Summary
When the nodejs '@dsnp/parquetjs' library is used to create parquet files, Dremio cannot read the resulting parquet files and fails with a decode error.
Reported Issue
When writing to a datalake table, the write fails with the following error:
DATA_READ ERROR: Failed to decode column application::varchar
Total records decoded and sent upstream 0
Normal value encoded pages read 0
DICTIONARY encoded pages read 0
Total records decoded in current page and sent upstream after passing filter 0
File path /data/mertics/telemetry/localStorage/logins.parquet
Rowgroup index 0
SqlOperatorImpl TABLE_FUNCTION
Location 0:0:40
Fragment 0:0
[Error Id: 58ce0016-08cd-4a38-b411-b8f7393a3608 on dremio-executor-10.dremio.local:0]

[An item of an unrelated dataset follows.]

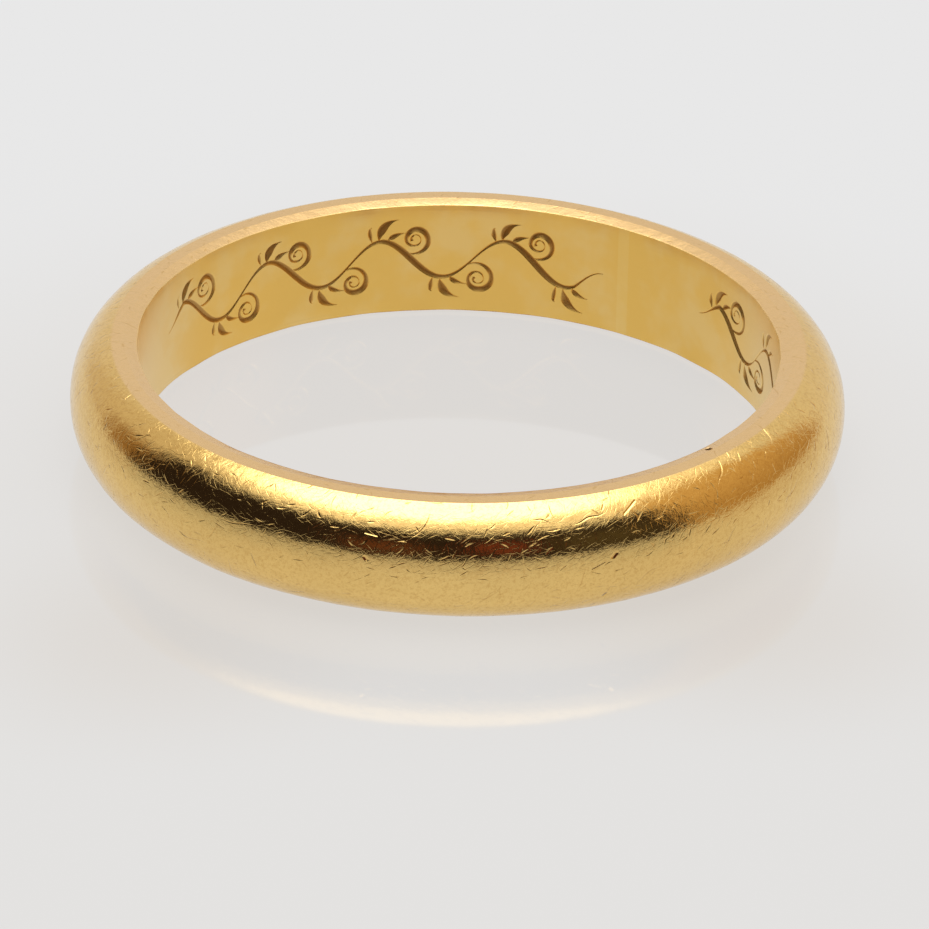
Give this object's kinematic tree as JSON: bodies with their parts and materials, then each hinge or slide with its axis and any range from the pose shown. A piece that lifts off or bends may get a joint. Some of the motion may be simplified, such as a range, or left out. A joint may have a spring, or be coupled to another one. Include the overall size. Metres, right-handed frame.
{
  "type": "wedding band",
  "caption": "Plain gold wedding band: a half-round hoop with a straight finger hole, a shallow bevel round each end of the hole, a soldered joint and ornament cut into the inside.",
  "frame": {"origin": "centre of the finger hole, halfway across the band's width", "axes": "+Z along the ring's axis, so the band lies on one flat side with -Z down; the soldered joint is 59 degrees from +X towards +Y"},
  "size_m": [0.0218, 0.0218, 0.0036],
  "materials": {
    "yellow_gold": "polished once, now worn satin with fine scratches outside, satin inside",
    "gold_solder": "filed and polished flush, slightly paler than the hoop"
  },
  "bodies": {
    "root": {"band_hoop": "yellow_gold", "solder_seam": "gold_solder"}
  },
  "joints": []
}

(java.lang.NullPointerException) null
Total records decoded and sent upstream 0
Normal value encoded pages read 0
DICTIONARY encoded pages read 0
Total records decoded in current page and sent upstream after passing filter 0
File path /data/mertics/telemetry/localStorage/logins.parquet
Rowgroup index 0
SqlOperatorImpl TABLE_FUNCTION
Location 0:0:40
Fragment 0:0
Relevant Versions
Dremio 25.0.x
Troubleshooting Steps
The above error message is observed in the query profile and coordinator server.log.
Cause
Identified as internal Jira DX-55188 "NPE in RowGroups$1.next():185 (Failed to decode column application::varchar)".
Referenced in the release notes.
Fixed the NullPointerException in RowGroups querying Parquet files with incomplete stats.
Steps to Resolve
Upgrade to Dremio 25.0.9 or higher.
Next Steps
No additional steps required after the upgrade.